Written request: Please print every record below exactly as it appears.

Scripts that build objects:
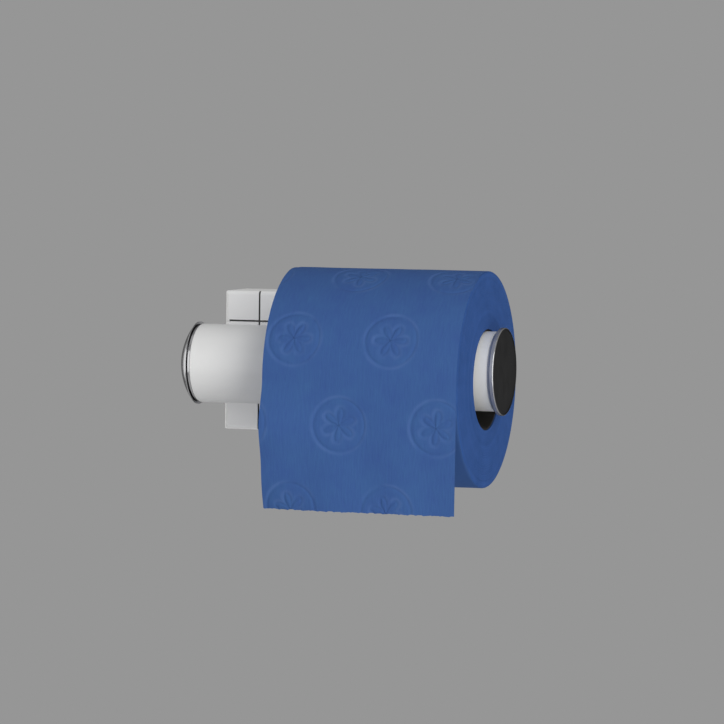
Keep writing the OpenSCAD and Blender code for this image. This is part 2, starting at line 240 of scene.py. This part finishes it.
white_moulding, tree, shader, place = start_material("white_moulding")
shader.inputs["IOR"].default_value = 1.49
moulded_clouds = add_noise(tree, place, 45, 3)
moulded_grain = add_noise(tree, place, 2600, 2)
plain_moulding_colours = add_colours(tree, moulded_clouds, (0.90, 0.90, 0.895), (0.94, 0.94, 0.935))
place_x, place_y, place_z = split_place(tree, place)
side_distance = add_math(tree, "ABSOLUTE", place_x)
level_distance = add_math(tree, "ABSOLUTE", place_z)
in_upright_line = add_math(tree, "LESS_THAN", side_distance, line_half_width)
near_level_line = add_math(tree, "COMPARE", level_distance, level_line_z, line_half_width)
before_line_end = add_math(tree, "LESS_THAN", side_distance, level_line_end)
in_level_line = add_math(tree, "MULTIPLY", near_level_line, before_line_end)
in_either_line = add_math(tree, "MAXIMUM", in_upright_line, in_level_line)
in_depth = add_math(tree, "COMPARE", place_y, line_middle_y, line_half_depth)
shut_line_painted_shade = add_math(tree, "MULTIPLY", in_either_line, in_depth)
# Inside the shut lines the white is painted near black: painted shade where light doesn't reach.
tree.links.new(add_colours(tree, shut_line_painted_shade, plain_moulding_colours, (0.10, 0.10, 0.098)),
               shader.inputs["Base Color"])
tree.links.new(add_range(tree, moulded_clouds, 0.34, 0.44), shader.inputs["Roughness"])
add_bump(tree, shader, moulded_grain, 0.00001)
cad_nodes["housing"].data.materials[0] = white_moulding
for name in ("cover_top_left", "cover_top_right", "cover_bottom_left", "cover_bottom_right"):
    cad_nodes[name].data.materials[0] = white_moulding


# The bar, an aluminium tube with a baked white powder coat. The coat is satin, with the slight
# orange peel that powder has, and streaks along it where the cores of paper rolls have rubbed.
white_coating, tree, shader, place = start_material("white_coating")
shader.inputs["IOR"].default_value = 1.5
shader.inputs["Coat Weight"].default_value = 0.25
shader.inputs["Coat Roughness"].default_value = 0.3
coat_peel = add_noise(tree, place, 700, 2)
coat_clouds = add_noise(tree, place, 60, 4)
coat_rubs = add_noise(tree, place, 240, 5, (0.12, 1, 1))
tree.links.new(add_colours(tree, coat_clouds, (0.77, 0.77, 0.76), (0.82, 0.82, 0.81)),
               shader.inputs["Base Color"])
tree.links.new(add_range(tree, coat_rubs, 0.36, 0.50), shader.inputs["Roughness"])
add_bump(tree, shader, coat_peel, 0.000025)
cad_nodes["bar_tube"].data.materials[0] = white_coating


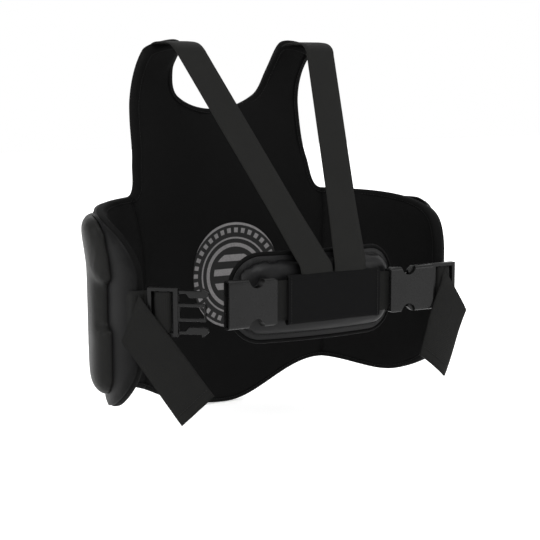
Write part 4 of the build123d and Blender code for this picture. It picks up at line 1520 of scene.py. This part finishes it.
# %% Belt, pad and straps
place(pad_cloth, "right_wing", "pad_fabric", "back_pad_base")
place(pillow, "right_wing", "pad_fabric", "back_pad_foam")
place(piping, "right_wing", "binding", "back_pad_piping")
place(belt_strap, "right_wing", "webbing", "belt_webbing")
place(sleeve, "right_wing", "belt_cover", "belt_cover")
sleeve_girth = float(np.linalg.norm(np.diff(sleeve_loop(0), axis=0, append=sleeve_loop(0)[:1]), axis=1).sum())
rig.sheet(sleeve, (cover_high.x - cover_low.x, sleeve_girth), "stretched", belt_strap)
place(belt_stitches, "right_wing", "binding")
place(lock_straps["right"], "right_wing", "webbing", "right_anchor_webbing", "right_adjuster_webbing")
hinge_place = Vector((hinge[0], hinge[1], anchor_z))
wing_side = Vector((-cos(rear_turn), -sin(rear_turn), 0)) * 10 * mm
buckle_side = Vector((*buckle_ahead, 0)) * 12 * mm
hinge_ends = (hinge_place + wing_side, hinge_place + buckle_side)
left_nodes = ("left_anchor_webbing", "left_adjuster_webbing")
place_across(lock_straps["left"], "left_wing", "left_buckle", hinge_ends, "webbing", *left_nodes)
strap_ends = ((0, -20 * mm, strap_top_z), (0, strap_tab_y, cover_high.z))
for side, strap in straps.items():
    place_across(strap, "front", "right_wing", strap_ends, "strap_elastic", side + "_shoulder_strap")
for node, (tail, stitches) in tails.items():
    place(tail, node, "webbing", node)
    place(stitches, node, "webbing")
for node, piece in moulded_pieces.items():
    place(piece, node_bodies[node], "buckle_plastic", node)
print("belt, straps and buckles placed")

# %% [markdown]
# ## Floor
# A wide pale floor lies just under the lowest point. It isn't part of the object.

# %% Floor
floor_half = 6.0
floor_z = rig.bounds()[0][2] - 0.5 * mm
floor_mesh = bpy.data.meshes.new("floor")
corners = [(x * floor_half, y * floor_half, floor_z) for x, y in ((-1, -1), (1, -1), (1, 1), (-1, 1))]
floor_mesh.from_pydata(corners, [], [(0, 1, 2, 3)])
floor = show("floor", floor_mesh)
floor_paint, floor_tree, floor_shader = new_finish("pale_floor", 0.9, 0.1)
floor_shader.inputs["Emission Color"].default_value = (1, 1, 1, 1)
floor_shader.inputs["Emission Strength"].default_value = 0.45
paint(floor_tree, floor_shader, (0.93,) * 3, (0.96,) * 3, cloudy(floor_tree, 3))
floor_mesh.materials.append(floor_paint)
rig.stage(floor)
print("floor at", round(floor_z, 4), "m")

# %% Sizes and finish
visual_low, visual_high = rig.bounds()
sizes = {
    "cad": [list(map(float, cad_low)), list(map(float, cad_high))],
    "visual": [list(map(float, visual_low)), list(map(float, visual_high))],
}
with open("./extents.json", "w") as size_file:
    json.dump(sizes, size_file)
print("visual box", [round(float(b - a), 3) for a, b in zip(visual_low, visual_high)])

Answer to the exercise:
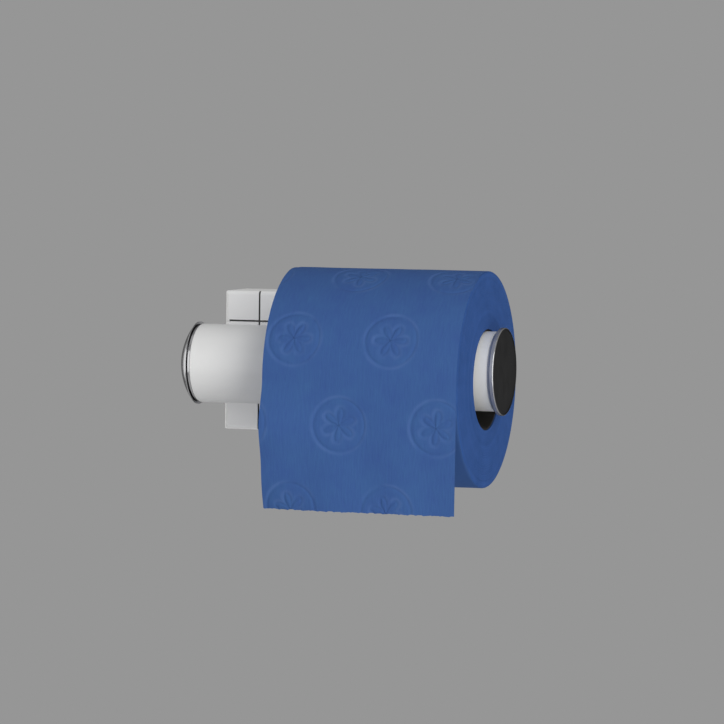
Keep writing the OpenSCAD and Blender code for this image. This is part 2, starting at line 240 of scene.py. This part finishes it.
white_moulding, tree, shader, place = start_material("white_moulding")
shader.inputs["IOR"].default_value = 1.49
moulded_clouds = add_noise(tree, place, 45, 3)
moulded_grain = add_noise(tree, place, 2600, 2)
plain_moulding_colours = add_colours(tree, moulded_clouds, (0.90, 0.90, 0.895), (0.94, 0.94, 0.935))
place_x, place_y, place_z = split_place(tree, place)
side_distance = add_math(tree, "ABSOLUTE", place_x)
level_distance = add_math(tree, "ABSOLUTE", place_z)
in_upright_line = add_math(tree, "LESS_THAN", side_distance, line_half_width)
near_level_line = add_math(tree, "COMPARE", level_distance, level_line_z, line_half_width)
before_line_end = add_math(tree, "LESS_THAN", side_distance, level_line_end)
in_level_line = add_math(tree, "MULTIPLY", near_level_line, before_line_end)
in_either_line = add_math(tree, "MAXIMUM", in_upright_line, in_level_line)
in_depth = add_math(tree, "COMPARE", place_y, line_middle_y, line_half_depth)
shut_line_painted_shade = add_math(tree, "MULTIPLY", in_either_line, in_depth)
# Inside the shut lines the white is painted near black: painted shade where light doesn't reach.
tree.links.new(add_colours(tree, shut_line_painted_shade, plain_moulding_colours, (0.10, 0.10, 0.098)),
               shader.inputs["Base Color"])
tree.links.new(add_range(tree, moulded_clouds, 0.34, 0.44), shader.inputs["Roughness"])
add_bump(tree, shader, moulded_grain, 0.00001)
cad_nodes["housing"].data.materials[0] = white_moulding
for name in ("cover_top_left", "cover_top_right", "cover_bottom_left", "cover_bottom_right"):
    cad_nodes[name].data.materials[0] = white_moulding


# The bar, an aluminium tube with a baked white powder coat. The coat is satin, with the slight
# orange peel that powder has, and streaks along it where the cores of paper rolls have rubbed.
white_coating, tree, shader, place = start_material("white_coating")
shader.inputs["IOR"].default_value = 1.5
shader.inputs["Coat Weight"].default_value = 0.25
shader.inputs["Coat Roughness"].default_value = 0.3
coat_peel = add_noise(tree, place, 700, 2)
coat_clouds = add_noise(tree, place, 60, 4)
coat_rubs = add_noise(tree, place, 240, 5, (0.12, 1, 1))
tree.links.new(add_colours(tree, coat_clouds, (0.77, 0.77, 0.76), (0.82, 0.82, 0.81)),
               shader.inputs["Base Color"])
tree.links.new(add_range(tree, coat_rubs, 0.36, 0.50), shader.inputs["Roughness"])
add_bump(tree, shader, coat_peel, 0.000025)
cad_nodes["bar_tube"].data.materials[0] = white_coating


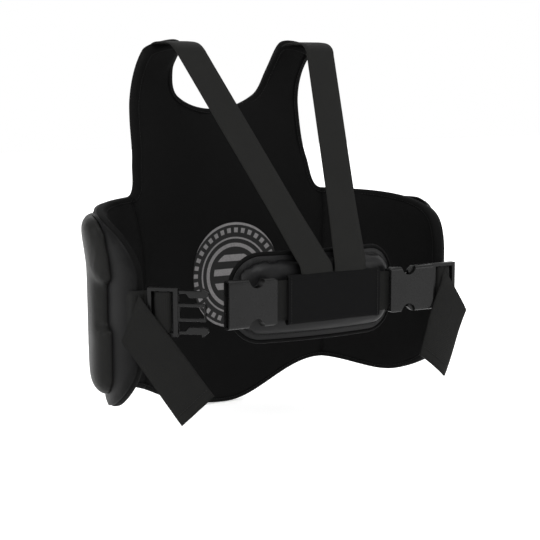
Write part 4 of the build123d and Blender code for this picture. It picks up at line 1520 of scene.py. This part finishes it.
# %% Belt, pad and straps
place(pad_cloth, "right_wing", "pad_fabric", "back_pad_base")
place(pillow, "right_wing", "pad_fabric", "back_pad_foam")
place(piping, "right_wing", "binding", "back_pad_piping")
place(belt_strap, "right_wing", "webbing", "belt_webbing")
place(sleeve, "right_wing", "belt_cover", "belt_cover")
sleeve_girth = float(np.linalg.norm(np.diff(sleeve_loop(0), axis=0, append=sleeve_loop(0)[:1]), axis=1).sum())
rig.sheet(sleeve, (cover_high.x - cover_low.x, sleeve_girth), "stretched", belt_strap)
place(belt_stitches, "right_wing", "binding")
place(lock_straps["right"], "right_wing", "webbing", "right_anchor_webbing", "right_adjuster_webbing")
hinge_place = Vector((hinge[0], hinge[1], anchor_z))
wing_side = Vector((-cos(rear_turn), -sin(rear_turn), 0)) * 10 * mm
buckle_side = Vector((*buckle_ahead, 0)) * 12 * mm
hinge_ends = (hinge_place + wing_side, hinge_place + buckle_side)
left_nodes = ("left_anchor_webbing", "left_adjuster_webbing")
place_across(lock_straps["left"], "left_wing", "left_buckle", hinge_ends, "webbing", *left_nodes)
strap_ends = ((0, -20 * mm, strap_top_z), (0, strap_tab_y, cover_high.z))
for side, strap in straps.items():
    place_across(strap, "front", "right_wing", strap_ends, "strap_elastic", side + "_shoulder_strap")
for node, (tail, stitches) in tails.items():
    place(tail, node, "webbing", node)
    place(stitches, node, "webbing")
for node, piece in moulded_pieces.items():
    place(piece, node_bodies[node], "buckle_plastic", node)
print("belt, straps and buckles placed")

# %% [markdown]
# ## Floor
# A wide pale floor lies just under the lowest point. It isn't part of the object.

# %% Floor
floor_half = 6.0
floor_z = rig.bounds()[0][2] - 0.5 * mm
floor_mesh = bpy.data.meshes.new("floor")
corners = [(x * floor_half, y * floor_half, floor_z) for x, y in ((-1, -1), (1, -1), (1, 1), (-1, 1))]
floor_mesh.from_pydata(corners, [], [(0, 1, 2, 3)])
floor = show("floor", floor_mesh)
floor_paint, floor_tree, floor_shader = new_finish("pale_floor", 0.9, 0.1)
floor_shader.inputs["Emission Color"].default_value = (1, 1, 1, 1)
floor_shader.inputs["Emission Strength"].default_value = 0.45
paint(floor_tree, floor_shader, (0.93,) * 3, (0.96,) * 3, cloudy(floor_tree, 3))
floor_mesh.materials.append(floor_paint)
rig.stage(floor)
print("floor at", round(floor_z, 4), "m")

# %% Sizes and finish
visual_low, visual_high = rig.bounds()
sizes = {
    "cad": [list(map(float, cad_low)), list(map(float, cad_high))],
    "visual": [list(map(float, visual_low)), list(map(float, visual_high))],
}
with open("./extents.json", "w") as size_file:
    json.dump(sizes, size_file)
print("visual box", [round(float(b - a), 3) for a, b in zip(visual_low, visual_high)])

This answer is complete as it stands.